Although some of what you say is accurrate, it doesn’t challenge my single point.
I wasn’t criticizing the author’s political beliefs or ideas on who is the better candidate. My point criticizes a shoddily constructed article, from a critical perspective, not a political one.
JB, you say that Oregon “consistently votes far to left of the rest of the country and votes differently than those must win rust-belt powerhouses.” I would like to see some data to back up those claims. If you made such a statement about Massachusetts or Vermont I wouldn’t dispute it, but when you make it about Oregon I’m skeptical.
Be skeptical then. If you want to see data, then search it out. I’m confident enough about Oregon’s voting history and the demographics of Oregon’s Democratic Party, which is much more rooted in the Willamette Valley in the High Desert.

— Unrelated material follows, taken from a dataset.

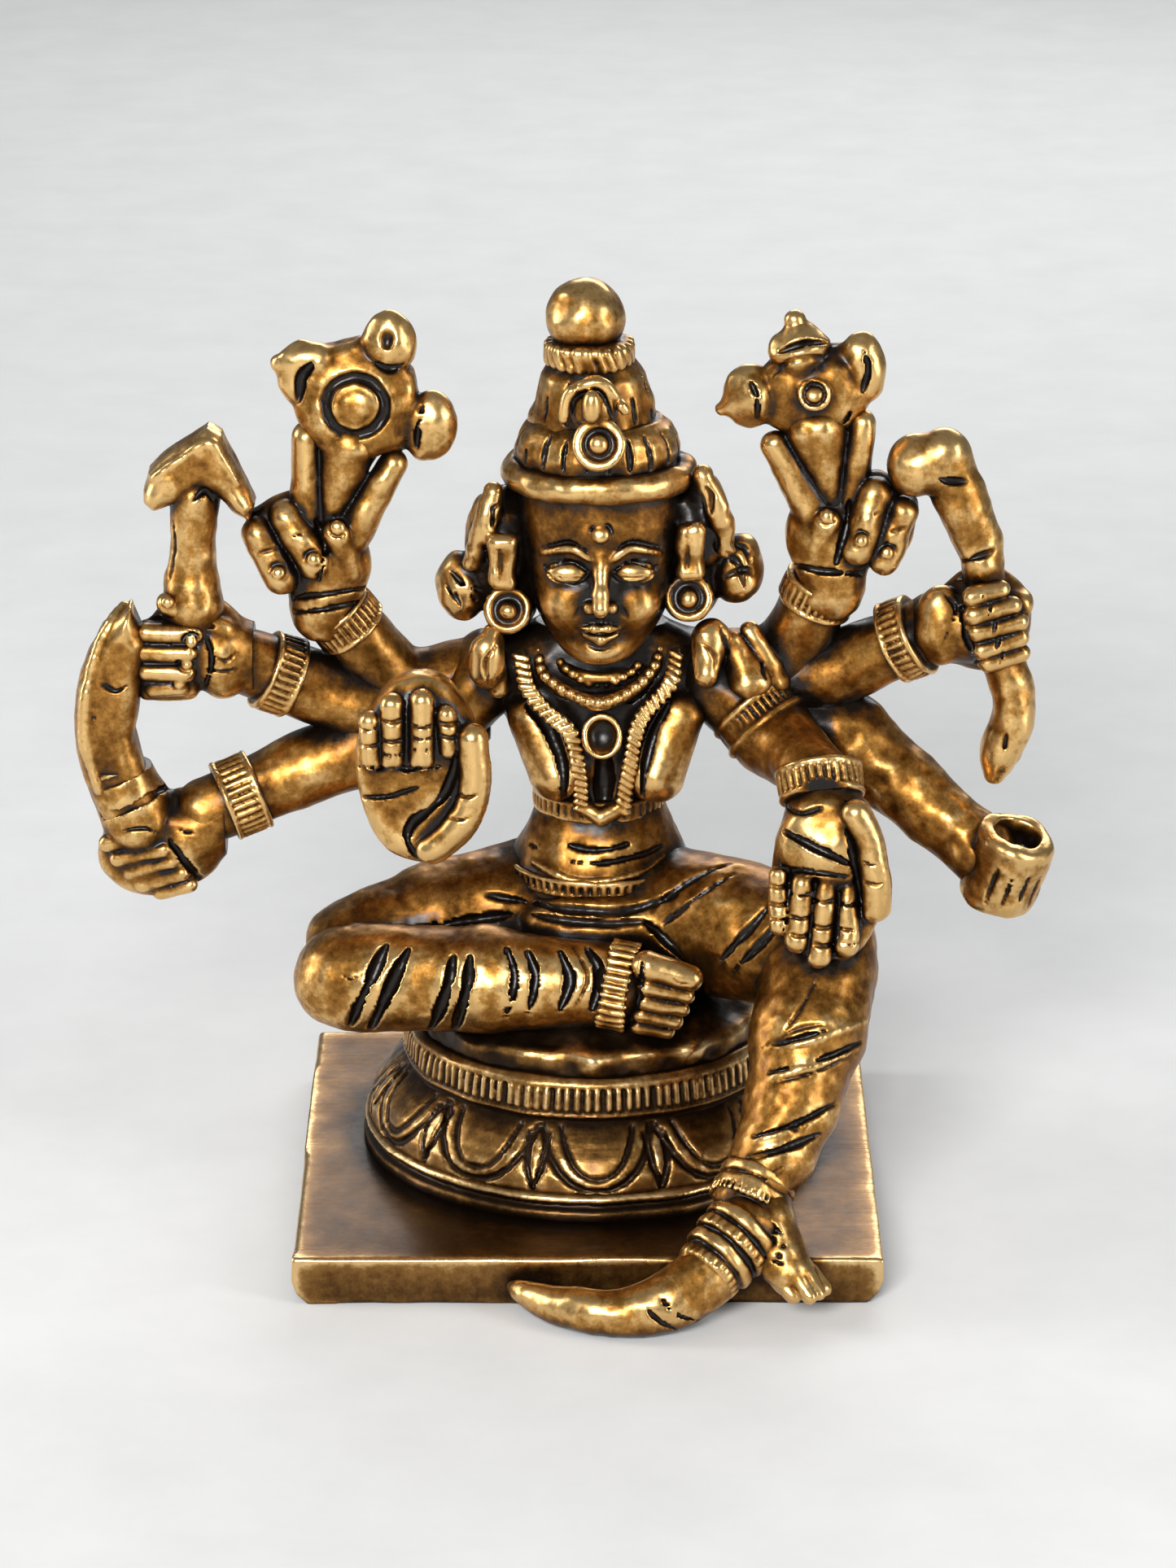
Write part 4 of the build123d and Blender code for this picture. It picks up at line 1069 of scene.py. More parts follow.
clay = Clay("bow_hand")
clay.add(egg((-0.01, 0.88, -0.04), (3.8, 2.0, 4.4)),
         bone((-0.71, 0.48, -0.04), (-3.61, 1.08, -0.94), 3.1, 2.9), blend=0.8)
clay.add(block((0.93, -0.02, -0.34), (2.3, 3.3, 1.2), axes_of((0, -1, 0), (0.3, 0, 1)), edge=1.0), blend=0.4)
clay.add(egg((-3.39, -0.52, -0.18), (2.2, 1.7, 3.3)), blend=0.25)
for start, end in (((-1.18, -1.92, 2.57), (1.14, -1.42, 3.08)), ((-1.04, -2.22, 1.19), (2.05, -1.62, 1.8)),
                   ((-0.75, -2.22, -0.28), (2.59, -1.62, 0.46)), ((-0.32, -2.02, -1.7), (2.77, -1.42, -0.89)),
                   ((0.25, -1.62, -2.98), (2.84, -1.02, -2.31))):
    clay.add(bone(start, end, 0.82, 0.76), blend=0.03)
    middle = (np.array(start) + end) / 2 - (0.3, 0, 0)
    clay.groove([middle + (0.1, 0, 0.6), middle - (0.1, 0, 0.6)], 0.25, 0.22)
clay.grooves(-2.12, (0.6, 0.6, (-1.83, 2.57), (-1.64, -0.12), (-0.35, -3.28)),
             (0.3, 0.25, (-3.37, 3.04), (-2.44, 1.56), (-3.4, -1.26)),
             (0.5, 0.4, (-2.25, 4.1), (-0.54, 4.64), (0.9, 5.57)),
             (0.3, 0.3, (-1.1, 4.1), (-0.87, 4.91)))
cast(clay.uneven(1.6, 0.1).uneven(0.7, 0.03))


def raised_hand(name, wrist, palm, fingers, wedge, bent, thumb, dots):
    """A hand with two fingers up in a V round a ribbon end, and the others bent on the palm."""
    clay = Clay(name)
    clay.add(bone(wrist, palm, 2.7, 2.6), egg(palm, (3.5, 2.2, 4.4)), blend=0.8)
    for start, end, low, high in fingers:
        clay.add(bone(start, end, low, high), blend=0.12)
    clay.add(bone(*wedge), blend=0.05)
    clay.add(egg((np.array(bent[0][0]) + bent[1][1]) / 2 + (0, 1.4, 0), (3.0, 1.7, 3.6)), blend=0.6)
    for start, end, wide in bent:
        clay.add(bone(start, end, wide), blend=0.04)
        (x, y, z), (i, _, k) = start, end
        clay.groove([(x * 0.55 + i * 0.45 + 0.9, y, z * 0.55 + k * 0.45 + 0.3),
                     (x * 0.55 + i * 0.45 - 0.9, y, z * 0.55 + k * 0.45 - 0.3)], 0.25, 0.16)
    clay.add(bone(*thumb, 1.35, 1.25), blend=0.1)
    for dot in dots:
        nail(clay, dot, 0.72)
    return clay


clay = raised_hand("discus_hand", (-0.37, 0.38, -7.16), (0.01, -0.12, -3.03),
                   [((-1.45, -0.52, 0.44), (-1.45, -0.72, 7.47), 1.45, 1.1),
                    ((1.85, -0.52, -0.56), (5.37, -0.72, 5.16), 1.8, 1.15),
                    ((-5.18, -0.12, 0.32), (-2.6, -0.12, 1.32), 1.2, 1.4)],
                   ((1.82, -0.42, 6.52), (0.35, -0.92, 0.56), 2.4, 0.9),
                   [((-5.26, -1.12, -0.37), (-3.51, -1.72, -3.73), 1.4),
                    ((-3.06, -1.32, 0.96), (-0.92, -2.02, -2.43), 1.4)],
                   ((1.7, -0.92, -3.45), (0.89, -1.72, -0.19)),
                   line(-2.52, (-3.65, -3.2), (-0.89, -2.13), (0.99, 0.53)))
clay.groove(line(-2.52, (-0.71, 1.06), (-0.11, -0.8), (-0.54, -3.74)), 0.7, 0.7)
for curve in (line(-2.52, (-2.5, -6.42), (-0.06, -6.15), (2.88, -5.48)),
              line(-2.52, (-3.11, -5.28), (-0.17, -4.94), (2.9, -4.41))):
    clay.groove(curve, 0.4, 0.35, fade=False)
cast(clay.uneven(1.5, 0.12).uneven(0.7, 0.04))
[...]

But what I don’t get, is why you keep avoiding commenting on my original dis on this article… which is what I keep coming back to… where a very shoddy argument was put out there by “The Eye”…. this being the argument that Obama winning the primary in Oregon had some kind of relevance in the general election as to whether he can carry the white blue collar democrats that have been shunning him many states.
The Eye is the one throwing around the flimsy assumptions, not me.
“Be skeptical then. If you want to see data, then search it out.”
LOL! Translation: “I got nothin’.” That’s what I expected.
You say the original argument was “shoddy” but you have nothing to refute it with but an unsupported assertion that white blue-collar voters in Oregon are far to the left of their counterparts in other states.
Dismissed.
whatever. You still won’t answer the original criticism.
For what it’s worth — which at this stage of the game probably isn’t much — SurveyUSA just came out with a poll showing Obama holding a 9-point lead over McCain in Ohio. The same poll shows an Obama-Edwards ticket beating a McCain-Romney, McCain-Huckabee or McCain-Lieberman ticket by 12 to 13 points.
Frankly, in view of what a disaster the Bush presidency has been, I think virtually ANY Democratic candidate would beat McCain in a landslide.